To be done → Quote, without change, all of the lines that follow.

Provided data →

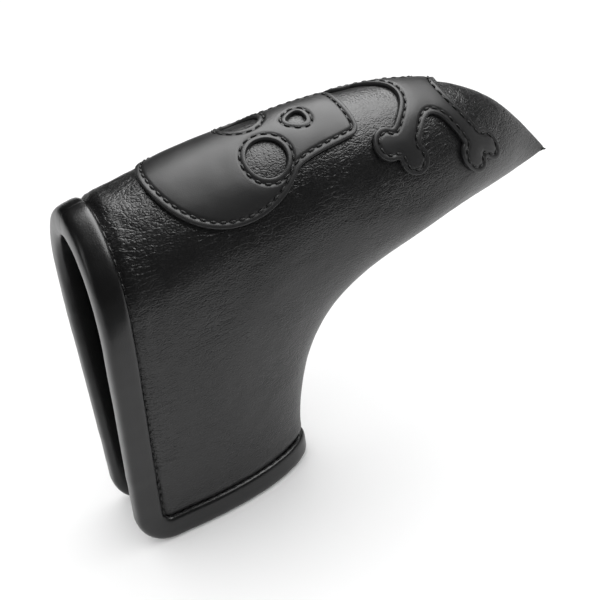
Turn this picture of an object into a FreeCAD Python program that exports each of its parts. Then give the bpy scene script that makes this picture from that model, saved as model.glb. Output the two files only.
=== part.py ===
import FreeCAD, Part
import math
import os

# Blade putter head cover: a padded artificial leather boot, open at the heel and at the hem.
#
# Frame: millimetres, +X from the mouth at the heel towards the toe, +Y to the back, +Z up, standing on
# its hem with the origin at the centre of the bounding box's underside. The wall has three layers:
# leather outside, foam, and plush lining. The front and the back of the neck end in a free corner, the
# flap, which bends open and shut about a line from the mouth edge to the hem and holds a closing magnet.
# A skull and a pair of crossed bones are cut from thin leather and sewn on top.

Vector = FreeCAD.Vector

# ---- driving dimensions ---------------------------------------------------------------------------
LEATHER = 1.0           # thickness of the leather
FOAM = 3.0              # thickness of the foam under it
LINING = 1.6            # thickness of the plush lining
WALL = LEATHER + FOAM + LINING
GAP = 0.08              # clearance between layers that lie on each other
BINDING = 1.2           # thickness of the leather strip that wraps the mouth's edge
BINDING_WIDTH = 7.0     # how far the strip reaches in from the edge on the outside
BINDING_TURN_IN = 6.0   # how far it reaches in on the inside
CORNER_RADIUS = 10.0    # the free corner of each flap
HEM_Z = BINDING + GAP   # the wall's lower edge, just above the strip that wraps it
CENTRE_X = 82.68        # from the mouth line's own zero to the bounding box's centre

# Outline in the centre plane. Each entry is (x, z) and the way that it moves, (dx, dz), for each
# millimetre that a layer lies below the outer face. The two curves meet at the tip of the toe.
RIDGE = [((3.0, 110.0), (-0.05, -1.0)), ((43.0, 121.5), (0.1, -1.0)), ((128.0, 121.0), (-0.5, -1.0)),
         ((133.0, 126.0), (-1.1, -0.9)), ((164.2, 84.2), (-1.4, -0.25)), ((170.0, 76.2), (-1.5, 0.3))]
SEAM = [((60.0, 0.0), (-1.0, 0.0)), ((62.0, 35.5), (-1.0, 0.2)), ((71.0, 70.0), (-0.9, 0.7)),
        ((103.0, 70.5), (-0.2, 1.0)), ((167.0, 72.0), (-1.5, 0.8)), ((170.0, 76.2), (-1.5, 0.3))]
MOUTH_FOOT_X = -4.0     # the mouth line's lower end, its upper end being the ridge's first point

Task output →
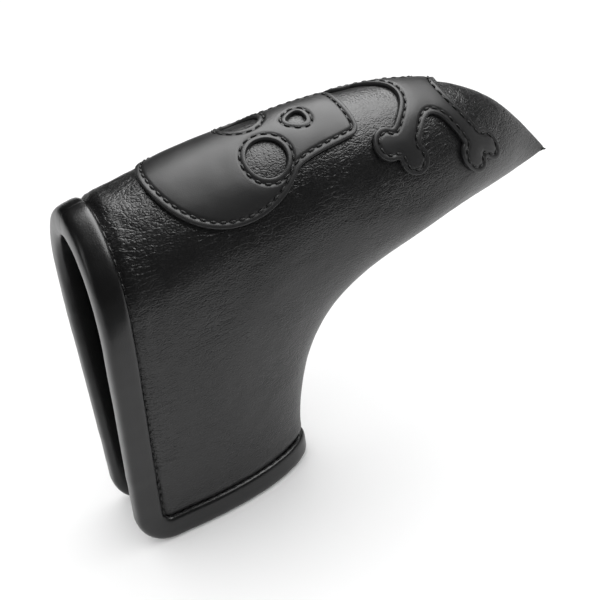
Turn this picture of an object into a FreeCAD Python program that exports each of its parts. Then give the bpy scene script that makes this picture from that model, saved as model.glb. Output the two files only.
=== part.py ===
import FreeCAD, Part
import math
import os

# Blade putter head cover: a padded artificial leather boot, open at the heel and at the hem.
#
# Frame: millimetres, +X from the mouth at the heel towards the toe, +Y to the back, +Z up, standing on
# its hem with the origin at the centre of the bounding box's underside. The wall has three layers:
# leather outside, foam, and plush lining. The front and the back of the neck end in a free corner, the
# flap, which bends open and shut about a line from the mouth edge to the hem and holds a closing magnet.
# A skull and a pair of crossed bones are cut from thin leather and sewn on top.

Vector = FreeCAD.Vector

# ---- driving dimensions ---------------------------------------------------------------------------
LEATHER = 1.0           # thickness of the leather
FOAM = 3.0              # thickness of the foam under it
LINING = 1.6            # thickness of the plush lining
WALL = LEATHER + FOAM + LINING
GAP = 0.08              # clearance between layers that lie on each other
BINDING = 1.2           # thickness of the leather strip that wraps the mouth's edge
BINDING_WIDTH = 7.0     # how far the strip reaches in from the edge on the outside
BINDING_TURN_IN = 6.0   # how far it reaches in on the inside
CORNER_RADIUS = 10.0    # the free corner of each flap
HEM_Z = BINDING + GAP   # the wall's lower edge, just above the strip that wraps it
CENTRE_X = 82.68        # from the mouth line's own zero to the bounding box's centre

# Outline in the centre plane. Each entry is (x, z) and the way that it moves, (dx, dz), for each
# millimetre that a layer lies below the outer face. The two curves meet at the tip of the toe.
RIDGE = [((3.0, 110.0), (-0.05, -1.0)), ((43.0, 121.5), (0.1, -1.0)), ((128.0, 121.0), (-0.5, -1.0)),
         ((133.0, 126.0), (-1.1, -0.9)), ((164.2, 84.2), (-1.4, -0.25)), ((170.0, 76.2), (-1.5, 0.3))]
SEAM = [((60.0, 0.0), (-1.0, 0.0)), ((62.0, 35.5), (-1.0, 0.2)), ((71.0, 70.0), (-0.9, 0.7)),
        ((103.0, 70.5), (-0.2, 1.0)), ((167.0, 72.0), (-1.5, 0.8)), ((170.0, 76.2), (-1.5, 0.3))]
MOUTH_FOOT_X = -4.0     # the mouth line's lower end, its upper end being the ridge's first point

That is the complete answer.